Background: Survivors of the 2014-2016 West Africa Ebola epidemic have been reported to suffer high levels of stigmatization after return to their communities. We sought to characterize the stigma encountered by a cohort of Ebola survivors in Liberia over time.
Methods: Ebola-related stigma was assessed from June 2015 to August 2017 in 299 adolescent and adult Liberian Ebola Survivor Cohort participants at three month intervals using adapted HIV stigma scales scored from 0 to 10 according to the proportion of answers indicating stigmatization.
Findings: The median time from Ebola Virus Disease (EVD) to study entry was 393 days (IQR 336-492).
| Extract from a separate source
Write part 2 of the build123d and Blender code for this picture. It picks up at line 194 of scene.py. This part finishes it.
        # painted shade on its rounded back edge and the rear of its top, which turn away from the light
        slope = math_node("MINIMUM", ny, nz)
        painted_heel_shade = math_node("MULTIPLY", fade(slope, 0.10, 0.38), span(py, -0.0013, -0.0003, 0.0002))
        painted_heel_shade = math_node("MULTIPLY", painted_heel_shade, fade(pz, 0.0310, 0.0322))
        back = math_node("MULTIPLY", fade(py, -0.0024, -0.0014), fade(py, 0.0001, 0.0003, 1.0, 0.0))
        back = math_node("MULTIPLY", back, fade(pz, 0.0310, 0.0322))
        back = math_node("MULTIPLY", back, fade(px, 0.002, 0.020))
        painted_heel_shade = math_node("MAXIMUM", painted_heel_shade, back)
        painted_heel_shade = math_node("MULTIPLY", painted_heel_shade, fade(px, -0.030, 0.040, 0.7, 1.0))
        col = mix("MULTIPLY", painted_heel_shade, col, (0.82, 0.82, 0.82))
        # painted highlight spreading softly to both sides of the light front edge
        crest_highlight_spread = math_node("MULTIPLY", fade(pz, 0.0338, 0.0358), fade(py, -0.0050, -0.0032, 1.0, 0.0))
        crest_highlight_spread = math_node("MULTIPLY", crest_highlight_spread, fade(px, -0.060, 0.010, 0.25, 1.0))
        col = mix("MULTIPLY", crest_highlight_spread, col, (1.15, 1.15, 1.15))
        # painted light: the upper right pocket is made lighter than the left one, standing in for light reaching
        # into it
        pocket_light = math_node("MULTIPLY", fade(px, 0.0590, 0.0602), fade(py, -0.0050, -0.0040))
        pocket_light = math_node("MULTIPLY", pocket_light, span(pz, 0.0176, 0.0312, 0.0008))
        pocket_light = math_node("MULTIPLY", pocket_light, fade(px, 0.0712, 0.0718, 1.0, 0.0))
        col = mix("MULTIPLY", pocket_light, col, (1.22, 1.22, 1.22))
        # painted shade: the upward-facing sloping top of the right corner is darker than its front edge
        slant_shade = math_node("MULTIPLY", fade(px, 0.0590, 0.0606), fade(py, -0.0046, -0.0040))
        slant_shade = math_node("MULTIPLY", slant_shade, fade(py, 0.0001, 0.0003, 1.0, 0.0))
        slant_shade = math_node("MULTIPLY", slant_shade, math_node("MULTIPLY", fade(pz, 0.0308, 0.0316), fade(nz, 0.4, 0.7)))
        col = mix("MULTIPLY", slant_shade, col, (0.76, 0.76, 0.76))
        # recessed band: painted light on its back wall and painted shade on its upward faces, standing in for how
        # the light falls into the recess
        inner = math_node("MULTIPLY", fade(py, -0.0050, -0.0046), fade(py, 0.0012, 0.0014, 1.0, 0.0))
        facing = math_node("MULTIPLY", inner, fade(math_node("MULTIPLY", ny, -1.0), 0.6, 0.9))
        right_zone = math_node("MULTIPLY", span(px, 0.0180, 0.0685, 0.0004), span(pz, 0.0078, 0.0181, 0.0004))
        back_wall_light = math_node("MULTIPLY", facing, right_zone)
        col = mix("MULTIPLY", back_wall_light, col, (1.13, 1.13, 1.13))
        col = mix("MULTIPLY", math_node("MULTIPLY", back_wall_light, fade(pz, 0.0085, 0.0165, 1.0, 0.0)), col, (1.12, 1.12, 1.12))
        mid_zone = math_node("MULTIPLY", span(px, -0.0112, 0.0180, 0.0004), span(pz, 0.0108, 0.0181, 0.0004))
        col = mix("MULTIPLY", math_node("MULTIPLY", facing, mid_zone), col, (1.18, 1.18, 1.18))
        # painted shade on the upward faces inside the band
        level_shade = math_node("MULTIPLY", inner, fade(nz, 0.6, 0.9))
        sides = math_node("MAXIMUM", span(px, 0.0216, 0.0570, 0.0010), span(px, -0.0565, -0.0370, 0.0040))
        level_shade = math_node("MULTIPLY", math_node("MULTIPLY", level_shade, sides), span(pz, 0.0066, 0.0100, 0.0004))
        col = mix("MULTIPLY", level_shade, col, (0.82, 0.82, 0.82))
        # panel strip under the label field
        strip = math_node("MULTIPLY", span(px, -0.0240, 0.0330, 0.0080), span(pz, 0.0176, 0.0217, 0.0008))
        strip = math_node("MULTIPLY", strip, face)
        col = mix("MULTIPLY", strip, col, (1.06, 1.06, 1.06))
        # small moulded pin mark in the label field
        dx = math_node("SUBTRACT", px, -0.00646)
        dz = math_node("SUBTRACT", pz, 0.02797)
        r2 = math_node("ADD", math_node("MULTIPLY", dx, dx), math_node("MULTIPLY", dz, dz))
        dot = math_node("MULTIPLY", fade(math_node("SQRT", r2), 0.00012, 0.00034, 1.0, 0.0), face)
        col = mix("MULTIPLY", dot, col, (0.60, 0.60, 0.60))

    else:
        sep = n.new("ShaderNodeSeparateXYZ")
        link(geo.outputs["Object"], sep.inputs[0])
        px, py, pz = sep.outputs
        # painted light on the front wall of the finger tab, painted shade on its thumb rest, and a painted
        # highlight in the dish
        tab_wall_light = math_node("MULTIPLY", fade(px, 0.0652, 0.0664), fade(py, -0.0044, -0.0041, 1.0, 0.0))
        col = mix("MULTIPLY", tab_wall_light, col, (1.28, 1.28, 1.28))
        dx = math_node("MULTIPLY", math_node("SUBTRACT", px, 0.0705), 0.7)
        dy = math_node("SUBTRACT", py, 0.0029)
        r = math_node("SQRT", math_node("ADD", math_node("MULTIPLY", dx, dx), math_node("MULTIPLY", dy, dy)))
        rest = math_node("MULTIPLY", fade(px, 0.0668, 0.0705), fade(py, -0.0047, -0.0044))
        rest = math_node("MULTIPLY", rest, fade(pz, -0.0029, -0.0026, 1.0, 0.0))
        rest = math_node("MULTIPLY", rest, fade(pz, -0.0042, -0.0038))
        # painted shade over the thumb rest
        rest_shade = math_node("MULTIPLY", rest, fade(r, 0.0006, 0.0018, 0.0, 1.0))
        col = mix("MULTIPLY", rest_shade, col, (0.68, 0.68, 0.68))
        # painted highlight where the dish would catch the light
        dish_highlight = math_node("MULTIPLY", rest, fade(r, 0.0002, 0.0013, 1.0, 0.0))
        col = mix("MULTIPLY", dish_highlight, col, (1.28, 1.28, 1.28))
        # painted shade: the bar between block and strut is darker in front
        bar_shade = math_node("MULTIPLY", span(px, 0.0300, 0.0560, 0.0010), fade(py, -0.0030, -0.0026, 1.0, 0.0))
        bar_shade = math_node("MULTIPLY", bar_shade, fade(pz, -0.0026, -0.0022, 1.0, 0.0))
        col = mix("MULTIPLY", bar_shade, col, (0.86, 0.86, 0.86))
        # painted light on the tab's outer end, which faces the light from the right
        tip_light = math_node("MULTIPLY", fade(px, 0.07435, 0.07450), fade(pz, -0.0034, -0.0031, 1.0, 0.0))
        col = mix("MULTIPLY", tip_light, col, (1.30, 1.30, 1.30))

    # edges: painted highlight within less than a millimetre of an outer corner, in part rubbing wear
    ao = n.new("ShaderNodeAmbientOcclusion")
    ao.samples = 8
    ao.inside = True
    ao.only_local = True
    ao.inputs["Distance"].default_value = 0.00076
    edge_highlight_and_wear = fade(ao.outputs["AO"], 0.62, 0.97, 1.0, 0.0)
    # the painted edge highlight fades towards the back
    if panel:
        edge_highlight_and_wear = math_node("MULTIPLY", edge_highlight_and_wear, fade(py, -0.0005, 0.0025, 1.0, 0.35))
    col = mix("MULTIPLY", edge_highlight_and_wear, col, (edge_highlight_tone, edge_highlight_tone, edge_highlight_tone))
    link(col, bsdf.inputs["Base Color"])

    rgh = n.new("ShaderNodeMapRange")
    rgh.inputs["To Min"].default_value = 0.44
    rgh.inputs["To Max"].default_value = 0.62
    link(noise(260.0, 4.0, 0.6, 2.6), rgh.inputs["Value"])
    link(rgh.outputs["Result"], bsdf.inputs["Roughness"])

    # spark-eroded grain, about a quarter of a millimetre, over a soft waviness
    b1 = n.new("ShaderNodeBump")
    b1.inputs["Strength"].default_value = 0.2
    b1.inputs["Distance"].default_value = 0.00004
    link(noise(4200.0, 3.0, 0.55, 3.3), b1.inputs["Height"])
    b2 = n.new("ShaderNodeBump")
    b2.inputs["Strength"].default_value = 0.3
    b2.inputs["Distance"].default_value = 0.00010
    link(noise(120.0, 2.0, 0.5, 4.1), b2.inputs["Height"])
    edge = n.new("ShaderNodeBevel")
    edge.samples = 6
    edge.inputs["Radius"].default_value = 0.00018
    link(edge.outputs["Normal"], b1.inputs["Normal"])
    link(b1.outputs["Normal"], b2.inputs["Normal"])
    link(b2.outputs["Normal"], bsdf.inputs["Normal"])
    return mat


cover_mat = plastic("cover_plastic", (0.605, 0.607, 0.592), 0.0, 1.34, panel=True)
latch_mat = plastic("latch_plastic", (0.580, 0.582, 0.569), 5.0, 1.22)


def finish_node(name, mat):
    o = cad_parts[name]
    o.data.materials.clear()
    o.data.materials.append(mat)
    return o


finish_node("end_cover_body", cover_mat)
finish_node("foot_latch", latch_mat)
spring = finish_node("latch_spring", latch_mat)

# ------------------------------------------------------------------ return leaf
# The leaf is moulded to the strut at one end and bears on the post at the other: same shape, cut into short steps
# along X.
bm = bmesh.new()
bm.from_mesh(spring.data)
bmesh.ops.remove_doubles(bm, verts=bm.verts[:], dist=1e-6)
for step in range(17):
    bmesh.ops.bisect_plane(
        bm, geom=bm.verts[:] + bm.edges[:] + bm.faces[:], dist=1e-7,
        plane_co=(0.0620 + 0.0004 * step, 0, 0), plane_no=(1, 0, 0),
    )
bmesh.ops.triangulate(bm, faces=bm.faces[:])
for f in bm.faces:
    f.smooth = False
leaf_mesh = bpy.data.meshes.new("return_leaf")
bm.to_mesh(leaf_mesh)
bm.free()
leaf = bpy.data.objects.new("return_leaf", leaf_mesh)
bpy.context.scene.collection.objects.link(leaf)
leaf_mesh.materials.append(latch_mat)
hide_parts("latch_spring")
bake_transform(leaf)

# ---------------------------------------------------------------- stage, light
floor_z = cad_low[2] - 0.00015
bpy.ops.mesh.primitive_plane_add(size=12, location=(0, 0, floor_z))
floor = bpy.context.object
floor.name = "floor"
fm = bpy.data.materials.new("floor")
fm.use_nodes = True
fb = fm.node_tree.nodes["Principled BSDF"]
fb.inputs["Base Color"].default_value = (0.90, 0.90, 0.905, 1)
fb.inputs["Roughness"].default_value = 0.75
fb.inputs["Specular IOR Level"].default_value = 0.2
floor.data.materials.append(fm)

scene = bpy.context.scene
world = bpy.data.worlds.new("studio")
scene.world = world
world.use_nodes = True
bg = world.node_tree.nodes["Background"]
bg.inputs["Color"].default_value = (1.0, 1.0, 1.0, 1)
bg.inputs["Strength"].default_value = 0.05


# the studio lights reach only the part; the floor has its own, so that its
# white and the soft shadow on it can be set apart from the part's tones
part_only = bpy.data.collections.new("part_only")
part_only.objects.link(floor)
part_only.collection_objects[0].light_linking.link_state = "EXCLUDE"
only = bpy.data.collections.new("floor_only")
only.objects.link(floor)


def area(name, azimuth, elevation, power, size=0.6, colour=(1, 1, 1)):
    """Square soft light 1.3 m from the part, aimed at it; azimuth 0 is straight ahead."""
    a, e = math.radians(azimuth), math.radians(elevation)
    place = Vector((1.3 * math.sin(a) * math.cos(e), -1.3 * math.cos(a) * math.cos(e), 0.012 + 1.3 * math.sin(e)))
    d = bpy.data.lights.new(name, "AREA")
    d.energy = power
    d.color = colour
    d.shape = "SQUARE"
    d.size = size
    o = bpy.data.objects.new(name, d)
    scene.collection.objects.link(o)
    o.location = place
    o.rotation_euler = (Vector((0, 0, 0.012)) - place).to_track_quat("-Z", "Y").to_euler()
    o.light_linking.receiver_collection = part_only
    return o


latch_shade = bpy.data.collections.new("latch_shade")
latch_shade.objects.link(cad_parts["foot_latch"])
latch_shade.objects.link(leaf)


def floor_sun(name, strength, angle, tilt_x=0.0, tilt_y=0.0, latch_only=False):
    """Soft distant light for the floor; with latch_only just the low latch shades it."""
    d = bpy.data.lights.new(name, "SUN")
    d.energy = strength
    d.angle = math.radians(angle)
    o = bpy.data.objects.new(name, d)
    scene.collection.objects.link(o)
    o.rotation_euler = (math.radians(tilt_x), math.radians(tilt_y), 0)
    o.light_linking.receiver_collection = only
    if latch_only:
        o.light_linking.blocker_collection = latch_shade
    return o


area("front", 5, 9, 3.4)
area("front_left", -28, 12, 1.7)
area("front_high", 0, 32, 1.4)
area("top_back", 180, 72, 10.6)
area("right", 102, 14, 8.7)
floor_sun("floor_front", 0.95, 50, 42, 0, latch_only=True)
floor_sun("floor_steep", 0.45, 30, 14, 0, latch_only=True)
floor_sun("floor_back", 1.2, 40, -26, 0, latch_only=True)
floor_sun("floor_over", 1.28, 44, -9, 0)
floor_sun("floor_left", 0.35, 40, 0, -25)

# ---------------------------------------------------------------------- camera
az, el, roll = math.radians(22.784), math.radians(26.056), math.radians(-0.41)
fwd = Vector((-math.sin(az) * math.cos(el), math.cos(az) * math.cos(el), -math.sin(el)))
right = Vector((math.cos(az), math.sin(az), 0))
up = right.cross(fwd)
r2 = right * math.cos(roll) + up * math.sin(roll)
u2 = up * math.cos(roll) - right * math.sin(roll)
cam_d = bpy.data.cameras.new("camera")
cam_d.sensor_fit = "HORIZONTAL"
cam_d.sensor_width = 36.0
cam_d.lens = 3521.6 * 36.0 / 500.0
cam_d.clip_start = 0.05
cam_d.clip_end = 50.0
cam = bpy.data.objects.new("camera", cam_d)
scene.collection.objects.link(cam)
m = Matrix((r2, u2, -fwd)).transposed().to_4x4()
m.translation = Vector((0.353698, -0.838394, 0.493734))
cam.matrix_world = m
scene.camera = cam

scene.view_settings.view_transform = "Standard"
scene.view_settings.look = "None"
Participants (43% female) had a median age of 31 (IQR 25-40) years. Mean self-reported stigma levels were greater at baseline (6.28 ± 0.15 [IQR: 4.38-8.75]) compared to the first post-baseline visit (0.60 ± 0.10 [IQR: 0-0]; p<0.0001). During follow-up, stigma levels were stable. Baseline stigma significantly increased during enrollment and following clusters of Ebola re-emergence in Liberia. Survivors encountered primarily enacted and perceived external stigma rather than internalized stigma.
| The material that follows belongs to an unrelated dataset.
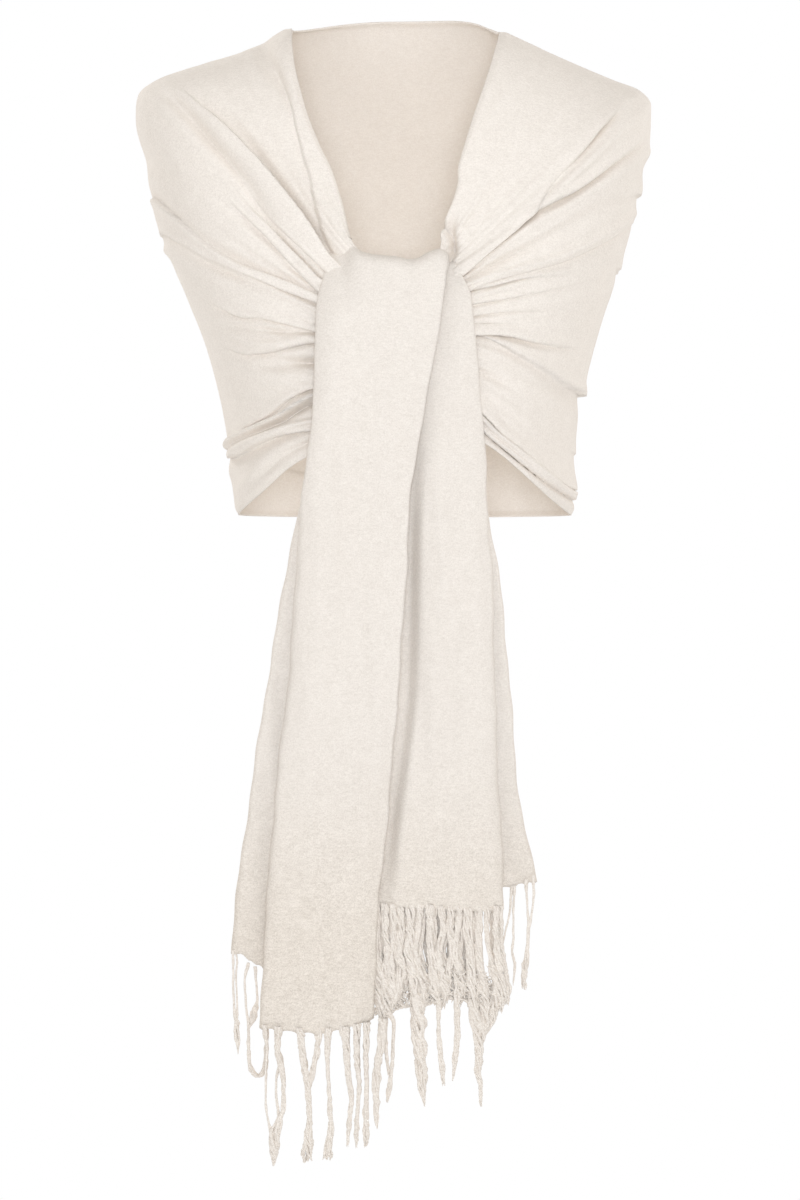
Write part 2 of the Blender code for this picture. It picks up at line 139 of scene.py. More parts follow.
# A fold is a line over the cloth: degrees round the front (0 at the side, 90 at the knot, negative on the
# back), thousandths of the way across, and height. Before the line are its widths: on the neck side, in
# the step of a crease or tuck, and on the hem side.
# A crease has a lip on the neck side and sinks on the hem side, and a tuck is the other way round. A ridge
# stands out on both sides, and with a negative height it is a trough.
LEFT_FOLDS = (
    # the band along the neck edge
    ("crease", (8, 1.4, 5), (36, 34, 0), (44, 31, 0.7), (50, 29, 1.6), (54, 30, 2.2), (58, 39, 2.6),
     (62, 48, 2.8), (66, 62, 3), (71, 80, 3.1), (75, 101, 3.2), (80, 130, 3.4), (86, 175, 3.4),
     (90, 205, 3)),
    ("ridge", (6, 8), (-5, 50, 0), (10, 52, -2), (20, 55, -5), (30, 50, -6), (38, 44, -6), (46, 37, -4),
     (53, 36, 0)),
    # A: the deep pocket over the long ridge
    ("tuck", (22, 1.8, 16), (28, 230, 0), (36, 228, 2), (44, 226, 5), (50, 225, 9), (61, 226, 15),
     (70, 231, 20), (78, 239, 23), (84, 245, 20), (90, 259, 12)),
    # B: a soft trough that turns into a sharp line
    ("ridge", (6.5, 6), (24, 250, 0), (34, 252, -4), (42, 254, -6.5), (50, 260, -8), (58, 263, -8),
     (65, 268, -6.5), (72, 284, -4), (80, 305, 0)),
    ("tuck", (5, 1.4, 3.5), (57, 290, 0), (63, 300, 1.5), (68, 308, 3), (74, 312, 4.2), (80, 322, 5.5),
     (86, 336, 6), (90, 352, 6)),
    ("crease", (2.5, 1.2, 3), (64, 268, 0), (71, 282, 1.6), (76, 289, 2.4), (82, 290, 2.8), (90, 295, 3)),
    # C
    ("crease", (3.5, 1.6, 6), (60, 318, 0), (65, 325, 1.5), (69, 328, 3.5), (74, 332, 5), (79, 346, 5.5),
     (85, 366, 6), (90, 390, 6)),
    # the shaded side below the shoulder
    ("ridge", (15, 12), (-30, 395, 0), (-4, 388, -1), (14, 380, -5), (28, 372, -5), (42, 366, 0)),
    # D: a thin roll between two lines, broad at the side
    ("tuck", (10, 1.4, 4), (-60, 472, 0), (-20, 468, 1), (0, 460, 2), (12, 446, 3.5), (22, 440, 4.2),
     (38, 445, 3.8), (48, 455, 3), (58, 460, 3.4), (64, 459, 3.6), (74, 447, 4), (80, 438, 4.5),
     (90, 432, 5)),
    ("crease", (5, 1.5, 13), (-60, 532, 0), (-18, 524, 0.8), (5, 515, 1.5), (18, 498, 2.8), (32, 487, 4),
     (49, 484, 3.8), (61, 474, 4.2), (71, 466, 5), (80, 461, 5.5), (90, 446, 6)),
    ("ridge", (4, 5), (-30, 552, 0), (-8, 547, 2.2), (5, 541, 2.8), (15, 537, 1.6), (26, 535, 0)),
    ("ridge", (3, 4), (38, 505, 0), (50, 506, -2.4), (58, 501, -2.6), (68, 490, 0)),
    # E and the puff under it
    ("crease", (6, 1.5, 4.5), (34, 610, 0), (45, 611, 2.2), (54, 615, 4.5), (60, 613, 4), (68, 600, 3),
     (76, 593, 4), (83, 589, 4.6), (90, 583, 6)),
    ("ridge", (3.5, 4), (40, 655, 0), (53, 653, -2.2), (66, 645, -3), (80, 622, -3.4), (90, 602, -3.6)),
    ("ridge", (5, 4), (38, 682, 0), (50, 686, 2.4), (59, 694, 3), (68, 684, 3), (80, 655, 2.6),
     (90, 617, 2)),
    ("crease", (6, 1.5, 6), (34, 708, 0), (44, 715, 2.6), (52, 719, 4), (63, 709, 5), (70, 698, 5.5),
     (81, 665, 5.5), (90, 630, 6)),
    ("ridge", (8, 8), (56, 748, 0), (68, 742, -3), (80, 732, -7), (90, 717, -13)),
    # the lower rolls H, I and J
    ("crease", (6, 2.8, 3.4), (20, 876, 0), (36, 872, 1.8), (52, 865, 3.6), (66, 854, 4.4), (74, 836, 5),
     (82, 818, 5.5), (90, 800, 6)),
    ("ridge", (2.4, 2.8), (-40, 892, 0), (-10, 891, 3), (4, 888, 4.5), (22, 882, 5), (46, 879, 5.5),
     (60, 876, 6.5), (72, 870, 7.5), (79, 857, 8), (84, 846, 8), (90, 829, 8)),
    ("ridge", (4, 4.5), (16, 892, 0), (34, 891, -2), (44, 890, -3), (60, 886, -5), (72, 882, -7.5),
     (82, 868, -9.5), (90, 857, -10)),
    ("ridge", (3.5, 3.5), (10, 902, 0), (20, 903, 3), (43, 900, 5), (59, 900, 6), (78, 902, 7),
     (90, 904, 7)),
    ("crease", (4, 1.6, 8), (-50, 908, 0), (-12, 905, 0.5), (0, 904, 1), (8, 905, 2.5), (16, 908, 5),
     (27, 909, 6), (36, 910, 6.5), (51, 907, 7), (65, 907, 7), (79, 913, 7.5), (90, 921, 7.5)),
    ("ridge", (8, 9), (-40, 932, 0), (-6, 930, 2), (6, 928, 2), (22, 926, 0)),
    # the last panel
    ("ridge", (9, 8), (10, 985, 0), (22, 980, 1.5), (46, 958, 2.5), (68, 943, 2.5), (84, 940, 2.5),
     (90, 940, 2.5)),
    ("ridge", (5, 5), (40, 975, 0), (60, 968, -1.5), (76, 962, -2.5), (90, 962, -3.5)),
)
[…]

Conclusions: Ebola-related stigma was prevalent among Liberian survivors more than a year after EVD recovery. Self-reported stigma was greater in the period before cohort enrollment; however, some degree of stigmatization persisted years after EVD. Transient rises in stigma were observed following episodic Ebola re-emergence of EVD in Liberia. During future EVD outbreaks, enhanced public health interventions designed to prevent and mitigate Ebola-related stigma that is enacted and external should be implemented to support survivor recovery and community re-integration.